O Dendê como Símbolo de Vida e Prosperidade

A cor vermelha do Ẹpo Pupa não é apenas um atributo estético. Na cultura Yorùbá, o vermelho simboliza vitalidade, poder, transformação e a própria essência da vida. Oferecer dendê a um Orixá é, portanto, oferecer vida, energia e sustento. É um ato de renovação do àṣé, tanto para a divindade quanto para o devoto.
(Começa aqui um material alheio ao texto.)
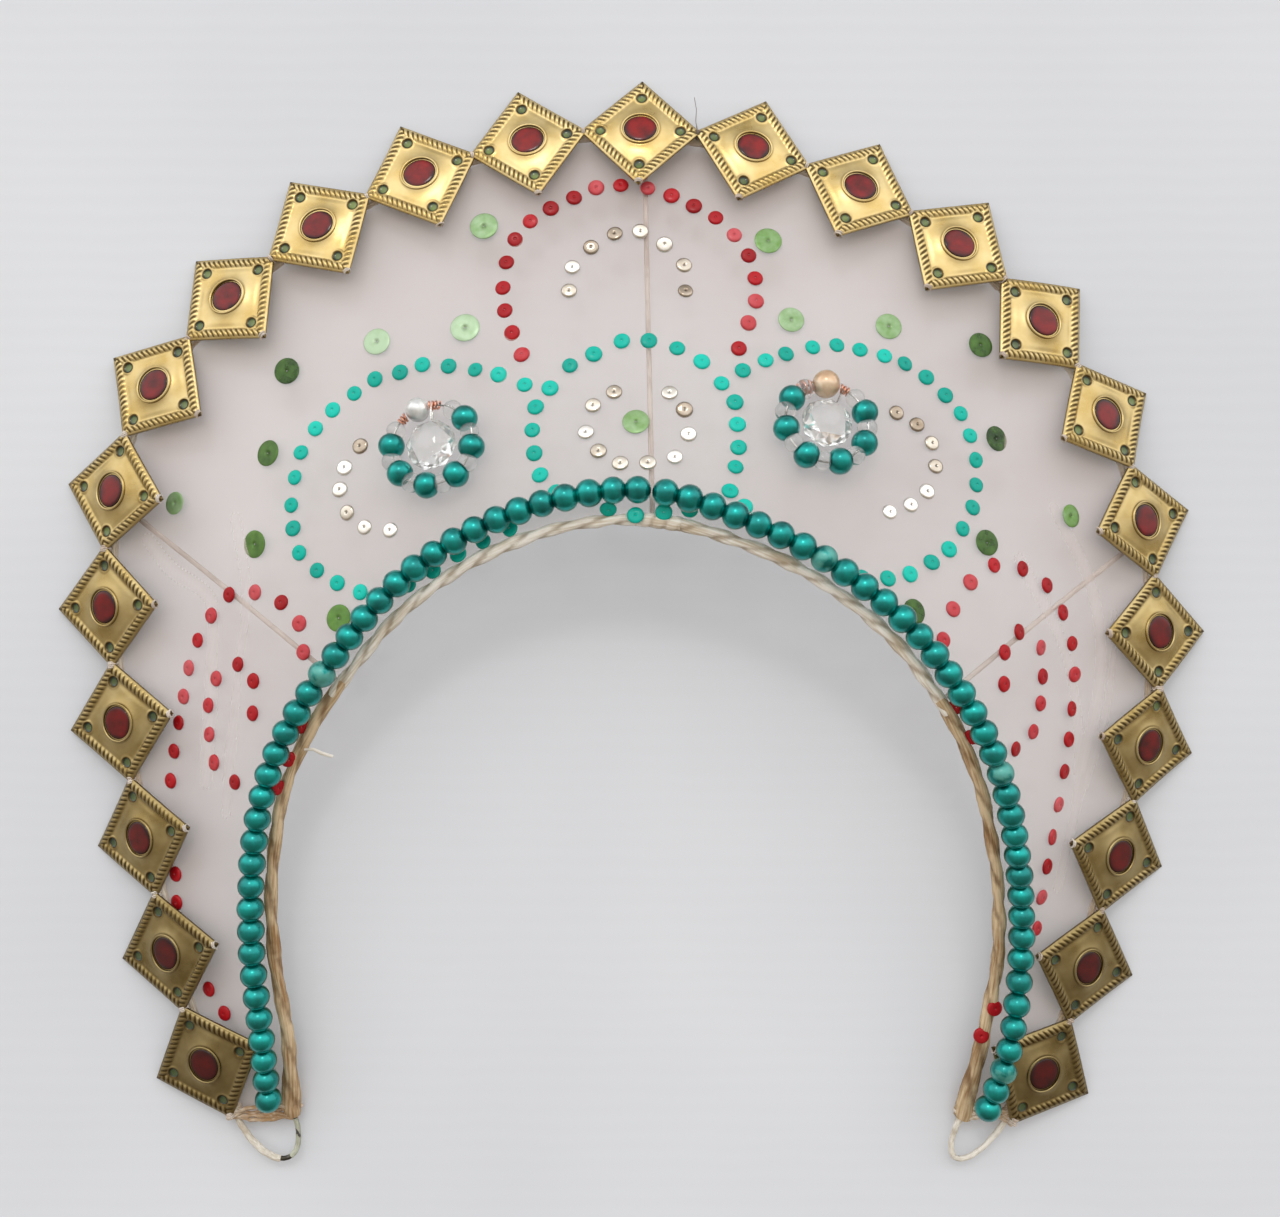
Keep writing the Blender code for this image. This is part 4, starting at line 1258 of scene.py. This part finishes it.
def clear_glass(name, tint, roughness, clear):
    """Pressed glass or acrylic: clear and bright, a little hazy in places."""
    material, tree, shader = start_material(name)
    place = add(tree, "ShaderNodeTexCoord").outputs["Object"]
    haze = add(tree, "ShaderNodeTexNoise", {"Vector": place, "Scale": 1 / HAZE_SIZE, "Detail": 2.0})
    rough = add(
        tree,
        "ShaderNodeMapRange",
        {0: haze.outputs[0], 1: 0.4, 2: 0.8, 3: roughness, 4: roughness + 0.1},
    )
    tree.links.new(rough.outputs[0], shader.inputs["Roughness"])
    shader.inputs["Base Color"].default_value = linear(tint)
    shader.inputs["Transmission Weight"].default_value = clear
    shader.inputs["IOR"].default_value = 1.5
    return material


def bright_copper():
    """Soft copper craft wire: pinkish orange, lightly oxidised in the coils."""
    material, tree, shader = start_material("copper_craft_wire")
    place = add(tree, "ShaderNodeTexCoord").outputs["Object"]
    oxide = add(tree, "ShaderNodeTexNoise", {"Vector": place, "Scale": 1 / OXIDE_SIZE, "Detail": 2.0})
    tint = add(
        tree,
        "ShaderNodeValToRGB",
        {0: oxide.outputs[0]},
        ramp=[(0.3, "#B8735A"), (0.6, "#EDB096")],
    )
    tree.links.new(tint.outputs[0], shader.inputs["Base Color"])
    shader.inputs["Metallic"].default_value = 1.0
    shader.inputs["Roughness"].default_value = 0.28
    return material


def crystal_piece(name, centre, across_axis, up_axis, normal, material):
    """Facets in staggered rows, from a small table on top to a pointed back."""
    rows = (
        # height, radius and turn of each row of corners
        (-0.52, 0.12, 0.0),
        (-0.36, 0.62, 0.5),
        (-0.06, 1.00, 0.0),
        (0.08, 1.00, 0.5),
        (0.30, 0.80, 0.0),
        (0.57, 0.38, 0.5),
        (0.60, 0.24, 0.0),
    )
    points = []
    for rise, wide, twist in rows:
        for i in range(CRYSTAL_SIDES):
            angle = 2 * math.pi * (i + twist) / CRYSTAL_SIDES
            spoke = across_axis * math.cos(angle) + up_axis * math.sin(angle)
            points.append(centre + CRYSTAL_RADIUS * (spoke * wide + normal * rise))
    faces = []
    for k in range(len(rows) - 1):
        later = rows[k + 1][2] > rows[k][2]
        for i in range(CRYSTAL_SIDES):
            a, b = k * CRYSTAL_SIDES + i, k * CRYSTAL_SIDES + (i + 1) % CRYSTAL_SIDES
            c, d = a + CRYSTAL_SIDES, (k + 1) * CRYSTAL_SIDES + (i + 1) % CRYSTAL_SIDES
            faces += [(a, b, c), (b, d, c)] if later else [(a, b, d), (a, d, c)]
    faces.append(tuple(reversed(range(CRYSTAL_SIDES))))
    faces.append(tuple(range((len(rows) - 1) * CRYSTAL_SIDES, len(rows) * CRYSTAL_SIDES)))
    return mesh_piece(name, points, faces, material, smooth=False)


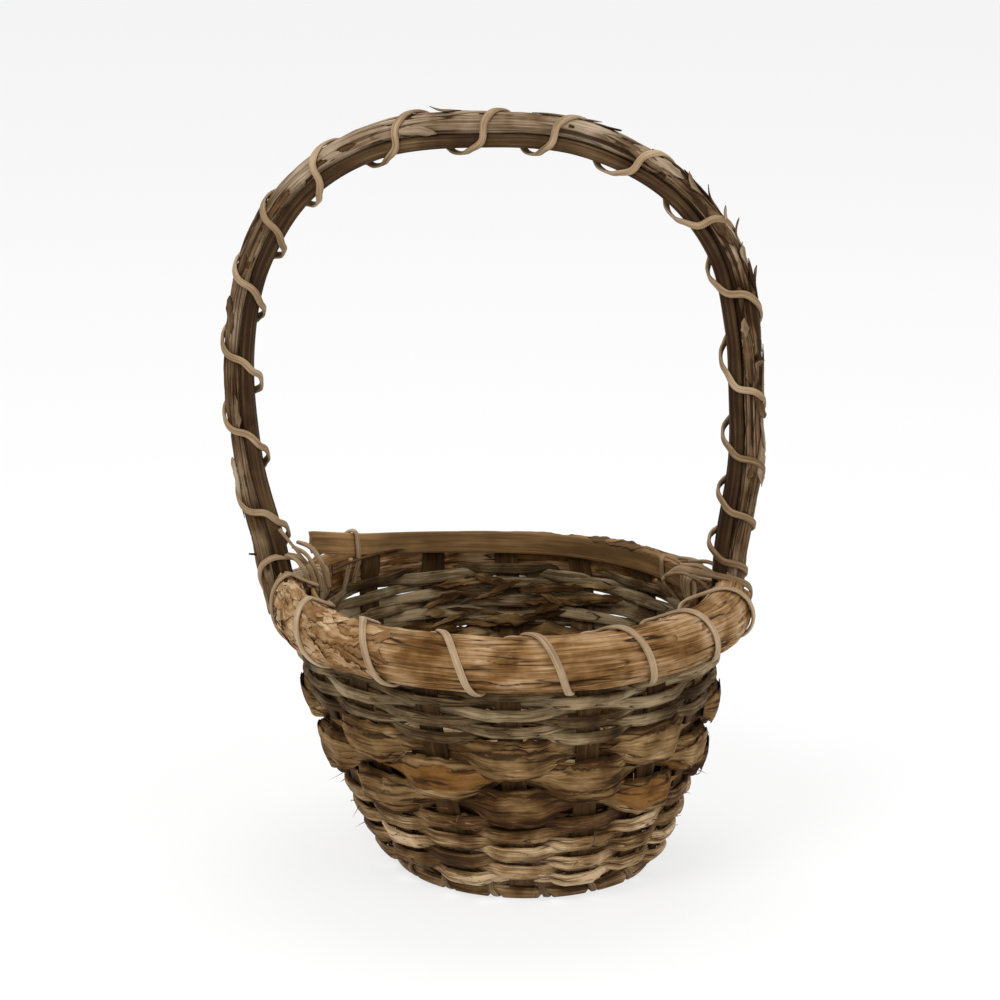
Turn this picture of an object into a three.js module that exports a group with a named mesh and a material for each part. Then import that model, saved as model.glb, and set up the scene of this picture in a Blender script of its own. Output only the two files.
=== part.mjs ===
// Hand-woven foraging basket: splint stakes, woven rows, bark rim and a lashed arch handle.
// Millimetres, +Z up, origin on the floor under the middle of the basket and its handle.
// An azimuth runs from the front (-Y) towards +X. A profile point is (radius, height).
import * as THREE from 'three';

// Splints: flat strips that each run up one wall, across the base and up the other wall
const splintWidth = 12;
const splintThickness = 1.5;
const splintTopHeight = 137;
const matPitch = 15;
const matStripsAlong = 5;
const matStripsAcross = 3;
const stakeCount = 2 * (matStripsAlong + matStripsAcross);

// Wall: turns up just outside the base ring and is widest under the rim
const turnOverhang = 3.6;
const bellyRadius = 100;
const clearance = 0.3;
const leanShare = 0.08;
const leanFootOffset = 16.6;

// Base ring that the basket stands on, dented where its lashing passes under it
const ringRadius = 59;
const ringWidth = 9;
const ringHeight = 6;

// Woven rows: the climb along the wall from the first row to the last is shared out among them
const weaverThickness = 3;
const weaverBulge = 0.7;
const firstRowRise = 9.7;
const topRowDrop = 21.9;
const lowerRowCount = 7;
const lowerRowGap = 0.6;
const lowerBandEndShare = 0.2913;
const upperRowCount = 6;
const upperRowGap = 1.4;
const upperBandStartShare = 0.7442;
const baseRowGap = 2.3;
const rowEndGap = 0.8;

// Bark rows: fat twists of bark that swell where they pass outside a stake. Their heights are
// shares of the rows' pitch.
const barkRowCount = 3;
const barkBandStartShare = 0.3828;
const barkBandEndShare = 0.6555;
const barkThickness = 7;
const barkInnerThickness = 5;
const barkSwellShare = 1.575;
const barkEdgeShare = 1.096;
const barkCrossingShare = 0.97;
const barkInnerShare = 0.651;

// Rim: a bark roll outside the stakes, a flat hoop inside them. Drops are measured from the stake tops.
const rollSeatGap = 1.5;
const rollRadialSize = 20.6;
const frontRollDrop = 4;
const frontRollSize = 27;
const backRollDrop = 8.5;
const backRollSize = 20;
const hoopWidth = 12;
const hoopThickness = 2;
const hoopDrop = 3;
const hoopLeaveRise = 7.5;
const hoopEndRise = 17.4;
const hoopFreeLength = 41;

// Handle: two core rods inside, a thicker bark-covered rod outside, in one arch that swings out
// past its feet and rises over the stake tops
const coreDiameter = 6.6;
const legBarkDiameter = 9.5;
const crownBarkDiameter = 12.5;
const handleSpread = 15.17;
const handleSeamRise = 224.5;
const coreFootDepth = 17;
const barkFootLift = 5;

// Cane of every lashing
const caneWidth = 4;
const caneThickness = 1.8;
const bindingSlack = 1.6;
const footTurnPitch = 5.8;
const footTurns = 4;
const baseCaneWidth = 3.4;
const leastSelfGap = 0.4;

const finish = {
  splint: { color: 0x4f3a26, roughness: 0.82, metalness: 0 },
  lowerWeaver: { color: 0x9a7c55, roughness: 0.78, metalness: 0 },
  upperWeaver: { color: 0x75664f, roughness: 0.84, metalness: 0 },
  bark: { color: 0x8d6638, roughness: 0.9, metalness: 0 },
  roll: { color: 0x93714a, roughness: 0.88, metalness: 0 },
  hoop: { color: 0x6f5a40, roughness: 0.6, metalness: 0 },
  core: { color: 0x5d4a35, roughness: 0.75, metalness: 0 },
  handleBark: { color: 0x6a5640, roughness: 0.92, metalness: 0 },
  cane: { color: 0xb4916b, roughness: 0.5, metalness: 0 },
};

const up = new THREE.Vector3(0, 0, 1);
const baseHeight = ringHeight + clearance + splintThickness / 2;
const turnRadius = ringRadius + turnOverhang;
const stakeStep = (2 * Math.PI) / stakeCount;
const canePadding = clearance + caneThickness / 2;
const frontRollHeight = splintTopHeight - frontRollDrop;
const backRollHeight = splintTopHeight - backRollDrop;
const hoopHeight = splintTopHeight - hoopDrop;
const coreFootHeight = splintTopHeight - coreFootDepth;

const outwardAt = (azimuth) => new THREE.Vector3(Math.sin(azimuth), -Math.cos(azimuth), 0);
const sidewaysAt = (azimuth) => new THREE.Vector3(Math.cos(azimuth), Math.sin(azimuth), 0);
const lerp = THREE.MathUtils.lerp;

/** Point of a profile carried to an azimuth, and pushed sideways there. */
function carry(profilePoint, azimuth, sideways = 0) {
  return outwardAt(azimuth)
    .multiplyScalar(profilePoint.x)
    .addScaledVector(sidewaysAt(azimuth), sideways)
    .addScaledVector(up, profilePoint.y);
}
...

Além disso, a palmeira-de-dendê é uma fonte de inúmeros produtos: do tronco se extrai um vinho (ẹmu), dos frutos o óleo, e as folhas são usadas para cobrir casas. Desta forma, ela representa a autossuficiência, a abundância e a generosidade da natureza, qualidades que os Orixás personificam e abençoam.

Conclusão: O Elo Vermelho que Conecta o Ayé ao Ọrun

O Ẹpo Pupa é, em última análise, um dos pilares do culto tradicional Yorùbá. Ele é o elo material, visceral e vibrante que conecta o mundo dos humanos (Ayé) ao reino dos Orixás (Ọrun). Sem o seu vermelho intenso, muitos rituais perderiam a sua força, as oferendas, o seu sabor espiritual, e a comunicação, a sua clareza. Honrar os Orixás é, também, honrar e utilizar com respeito o sagrado Ẹpo Pupa, o azeite que carrega o àṣé da própria criação.